Search code examples
task-parallel-librarytpl-dataflow

Using TPL Dataflow, how to compose workflow with BatchBlock in the middle and back out to individual item block?


The idea is to process a list of items, individually and then batch up and then go back to processing individually seamlessly. In the batch processing block, I may be querying or saving to the database. Hitting the DB with a batch is a lot more efficient than hitting it multiple times per each item in the list.

using System;
using System.Linq;
using System.Threading.Tasks;
using System.Threading.Tasks.Dataflow;

namespace DataflowTest
{
    class Program
    {
        static async Task Main(string[] args)
        {
            var execOptions = new ExecutionDataflowBlockOptions { MaxDegreeOfParallelism = DataflowBlockOptions.Unbounded };
            var block1 = new TransformBlock<WorkItem, WorkItem>(async item =>
            {
                // perform work on individual item
                await Task.Delay(1000);
                Console.WriteLine($"Block 1 - Item {item.Id}");
                return item;
            }, execOptions);
            var block2 = new TransformBlock<WorkItem, WorkItem>(async item =>
            {
                // perform more work on individual item
                await Task.Delay(1000);
                Console.WriteLine($"Block 2 - Item {item.Id}");
                return item;
            }, execOptions);
            var batch = new BatchBlock<WorkItem>(5);
            var batchWork = new ActionBlock<WorkItem[]>(async items =>
            {
                Console.WriteLine($"batchWork - {items.Length} Items");
                // perform batch work - query database, etc.
                await Task.Delay(2000);
                await Task.WhenAll(items.Select(x => block2.SendAsync(x)));
            }, execOptions);
            var batch2 = new BatchBlock<WorkItem>(10);
            var save = new ActionBlock<WorkItem[]>(async items =>
            {
                Console.WriteLine($"save - {items.Length} Items");
                // save items to the DB
                await Task.Delay(2000);
            }, execOptions);

            var linkOptions = new DataflowLinkOptions { PropagateCompletion = true };
            block1.LinkTo(batch, linkOptions);
            batch.LinkTo(batchWork, linkOptions);
            block2.LinkTo(batch2, linkOptions);
            batch2.LinkTo(save, linkOptions);

            Console.WriteLine("Starting work");
            var workItems = Enumerable.Range(1, 10).Select(x => new WorkItem { Id = x }).ToArray();
            await Task.WhenAll(workItems.Select(x => block1.SendAsync(x)));
            block1.Complete();
            await batchWork.Completion;

            block2.Complete();
            await save.Completion;

            Console.WriteLine("All Done");
            Console.WriteLine("Hit Enter");
            Console.ReadLine();
        }
    }
    class WorkItem
    {
        public int Id { get; set; }

    }
}

I am looking for some feedback.

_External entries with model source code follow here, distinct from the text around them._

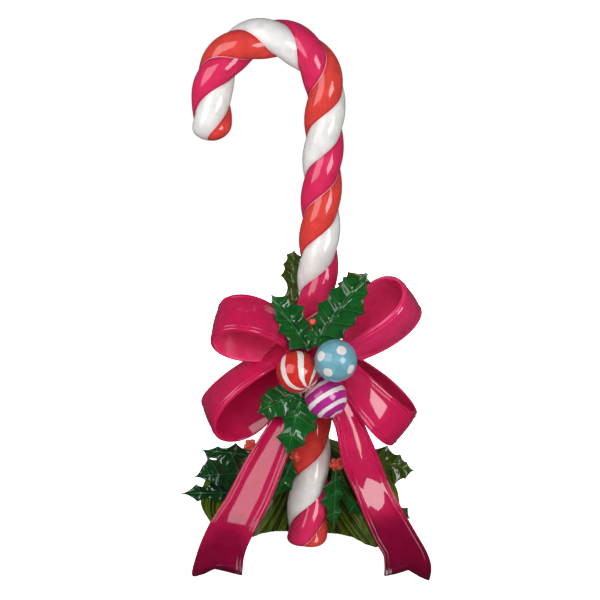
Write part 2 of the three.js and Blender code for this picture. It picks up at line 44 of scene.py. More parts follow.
# ---- driving sizes
CANE = dict(
    shaft_top=782, hook_radius=96.5, tip_drop=82, foot_radius=37, top_radius=35, hook_r=35.5,
    lobe_ratio=0.72, foot_round=14, tip_round=30, ring_step=3.6, lobe_steps=18,
    foot_forward=46, bow_top=330, strand_lean=8, lean_full_at=80, lean_fade=50, tip_power=2.2,
    away_from_seam=20,
)
# Turns of the strands at each distance along the centreline.
TWIST = [
    (-2, -0.045), (7, 0.0), (71, 0.333), (284, 1.333), (478, 2.333), (687, 3.333), (889, 4.333),
    (1081, 5.333), (1181, 5.8),
]
# Ring places in the rounded foot, in millimetres, and in the rounded tip, as shares of it.
FOOT_RINGS = [0, 0.6, 1.6, 3, 4.6, 6.6, 9, 11.4]
TIP_RINGS = [0.12, 0.24, 0.36, 0.48, 0.6, 0.7, 0.79, 0.87, 0.93, 0.975]

RIBBON = dict(
    loop_stations=150, loop_start=0.045, loop_step=0.004, tail_stations=110, tail_step=0.01,
    parting=4.4, root_narrowing=0.45, crown=6, bend_flattening=0.6, belly=0.9, turn_fades_from=0.5,
    notch=21, notch_from=0.55, notch_sharpness=0.7, corner=4.5, corner_width=0.16, corner_from=0.9,
)
# Outer face from an edge inwards: distance from the edge and height over the middle, with the
# rounded rim, the groove and the raised bead.
RIM = [
    (0.0, -0.8), (0.0, 0.7), (0.3, 1.8), (0.9, 2.8), (1.8, 3.4), (3.0, 3.5), (4.2, 3.2), (5.2, 2.5),
    (5.9, 2.4), (6.5, 3.0), (7.1, 3.9), (7.9, 4.3), (8.8, 4.2), (9.6, 3.5), (10.4, 2.9), (12.0, 2.8),
]
INNER_RIM = [(0.3, -1.9), (0.9, -2.8), (1.8, -3.3), (3.2, -3.5)]
# Places across the width, as shares of it, of the points between the outer rims and the inner ones.
OUTER_MIDDLE = (0.25, 0.38, 0.5, 0.62, 0.75)
INNER_MIDDLE = (0.75, 0.5, 0.25)
OUTER_POINTS = 2 * len(RIM) + len(OUTER_MIDDLE)
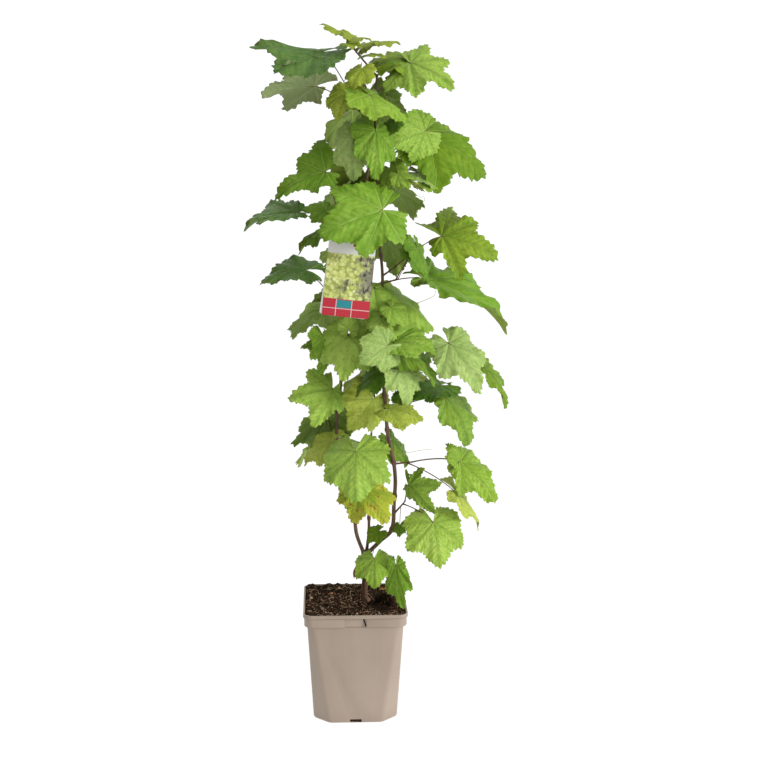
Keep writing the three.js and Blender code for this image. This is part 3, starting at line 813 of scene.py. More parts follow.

Basically the above code sample seems to work. The critical piece of code is within "batchWork" where I am queueing up to "block2" by calling SendAsync on each item. I don't know of a way to link up any other way. Perhaps there is a better approach to what I am trying to accomplish here. Any suggestions?


Solution

  • You don't need to use SendAsync. You can change batchWork to a TransformManyBlock and connect it to the next block:

    var batchWork = new TransformManyBlock<WorkItem[],WorkItem>(async items =>
    {
        Console.WriteLine($"batchWork - {items.Length} Items");
        // perform batch work - query database, etc.
        
        return items;
    }, execOptions);
    
    ....
    
    batch.LinkTo(batchWork, linkOptions);
    batchWork.LinkTo(block2, linkOptions);
    block2.LinkTo(batch2, linkOptions);